Teori strukturalisme telah menjadi pendekatan yang sangat berpengaruh dalam ilmu sosial dan humaniora sejak abad ke-20. Berawal dari bidang linguistik dan antropologi, strukturalisme telah meluas ke berbagai bidang ilmu, seperti sosiologi, sastra, filsafat, dan psikologi. Pendekatan ini menitikberatkan pada analisis struktur internal sistem budaya dan bahasa untuk memahami makna, pola, dan hubungan yang ada di dalamnya. Artikel ini akan dibahas pengertian strukturalisme, tokoh yang bercimpung di dalamnya, teori dari strukturalisme sendiri, dan kekurangan dan kelebihan dari teori strukturalisme
Apa itu strukturalisme?
Secara etimologis, istilah "strukturalisme" berasal dari bahasa Inggris "structuralism", yang berarti "membangun", dan "struktura" berarti "bentuk bangunan". Dengan kata lain, strukturalisme adalah teori yang berpendapat bahwa berbagai gejala alamiah dan budaya dapat dianggap sebagai struktur teoritis (abstrak) yang terdiri dari komponen yang terhubung satu sama lain melalui hubungan sintagmatis dan paradigmatis. Menurut Hawkes dalam Jabrohim, strukturalisme adalah cara berpikir tentang dunia yang melibatkan persepsi struktur dan deskripsinya. Struktur adalah sebuah sistem yang terdiri dari sebuah anasir dan tidak satu pun anasirnya dapat berubah tanpa mengubah anasir lain.

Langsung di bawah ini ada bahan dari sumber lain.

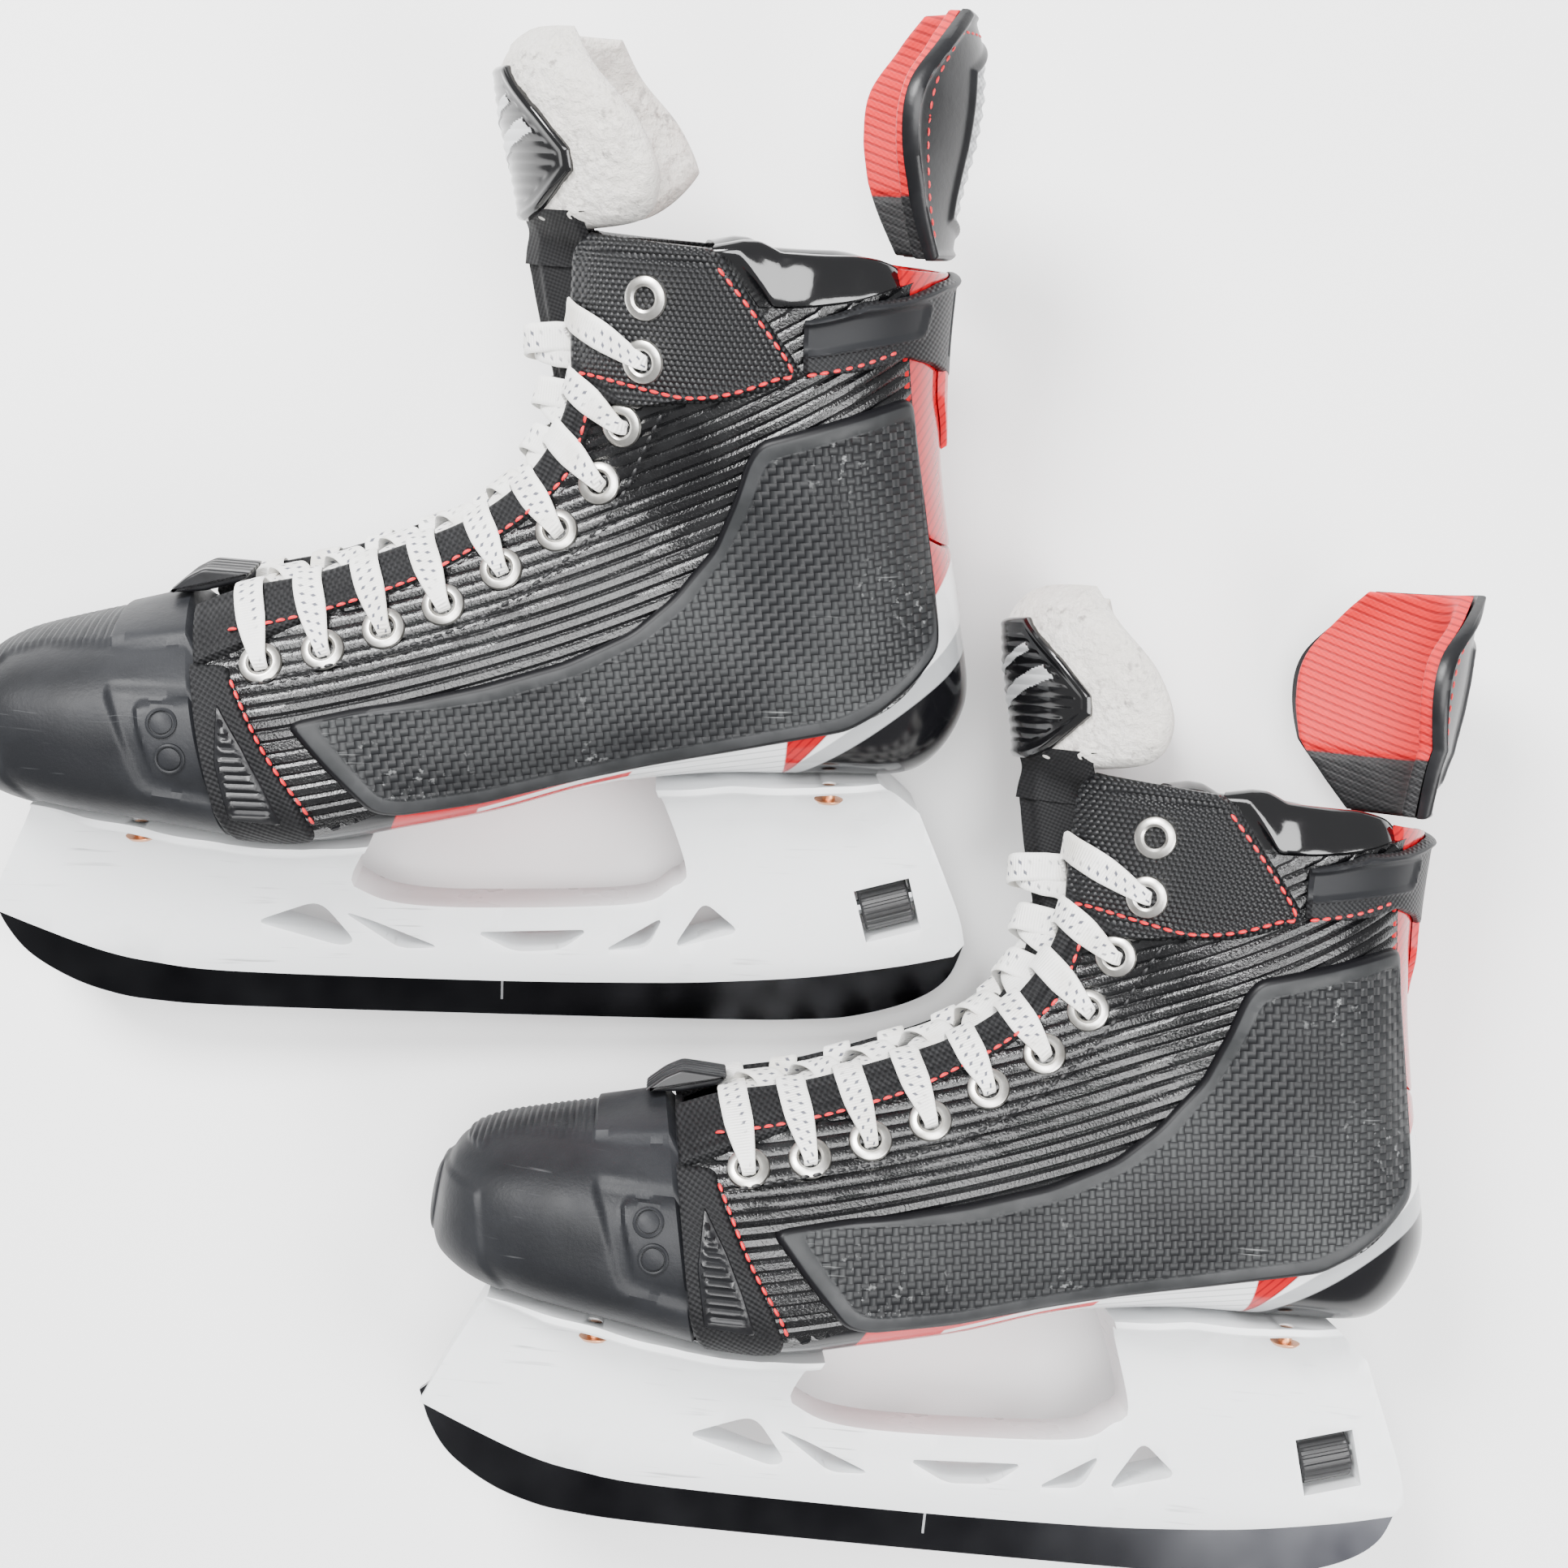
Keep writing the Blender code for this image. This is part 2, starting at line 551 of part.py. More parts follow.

Menurut Abdul Chaer, para ahli mengatakan bahwa pendekatan strukturalisme berasal dari pandangan Ferdinand de Sasusurre. Pandangan ini dimuat dalam Course de Lingusitique Generale dan menyatakan bahwa strukturalisme berkaitan dengan hal-hal seperti telaah sinkronik dan diakronik, perbedaan antara langue dan parole, perbedaan antara signifiant dan signifiant, dan hubungan sintagmatik dan paradigmatik
Jadi, jika disimpulkan Strukturalisme adalah teori yang mengkaji sastra berdasarkan strukturnya sendiri, bukan hubungannya dengan pengarang atau peristiwa lain. Ini adalah pendekatan yang menekankan keseluruhan hubungan antara berbagai unsur teks. Ferdeinand de Saussure memperkenalkan teori struktural dalam linguistik pada awal abad ke-20. R. Jacobson Mukarovsky kemudian mengembangkan teori ini dalam bidang sastra. (Riswandi dan Titin Kusmini 2018: 52-53). Menurut Riswandi dan Titin Kusmini (2018: 85), "Apabila kajian suatu karya sastra menggunakan struktural berarti ia menyelidiki makna karya sastra dengan mempelajari unsur-unsur strukturnya dan hubungannya satu sama lain, kemudian setelah makna dipahami, dapat dibuat berbagai interpretasi." Menurut Peaget dalam Endraswara, strukturalisme terdiri dari tiga elemen utama. Pertama, konsep keseluruhan---juga dikenal sebagai "wholness"---di mana elemen atau bagian-bagiannya mengikuti aturan intrinsik yang menentukan baik struktur secara keseluruhan maupun bagian-bagiannya. Kedua, konsep transformasi---struktur itu menyanggupi proses transformasi yang terus-menerus yang memungkinkan pembuatan bahan baru. Ketiga, konsep keteraturan yang mandiri---struktur itu otonom terhadap rujukan sistem lain dan tidak memerlukan pengetahuan luar untuk mempertahankan prosedur transformasinya.
Siapa saja tokoh tokoh trukturalisme?
Adapun beberapa tokoh yang berkecimpung dalam strukturalisme diantaranya adalah
- Roman Jacobson,
Roman Jakobson membantu mendirikan Formalisme Rusia pada tahun 1915. Namun, pada tahun 1930-an, diktator Rusia Joseph Stalin melarang Formalisme karena dianggap bertentangan dengan ajaran Marsis. Jakobson kemudian keluar dari Rusia dan melanjutkan Formalisme di Cekoslovakia bersama dengan Jan Mukarovsky dan Rene Wellek, sebelum akhirnya bergabung dengan Lingkaran Lingustik Praha.
- A.J. Greimas
A.J. Greimas, seorang teoris strukturalisme dari Lithuania, banyak berfokus pada semantik. Salah satu Karyanya berjudul Semantique Structurale
- Tzvetan Todorov
Dalam menganalisis karya sastra, Todorov, seperti Greimas, sangat memperhatikan aspek linguistik atau tata bahasa. Todorov pertama-tama membagi cerita ke dalam tiga bagian (aspek): semantik, sintaksis, dan aspek verbal.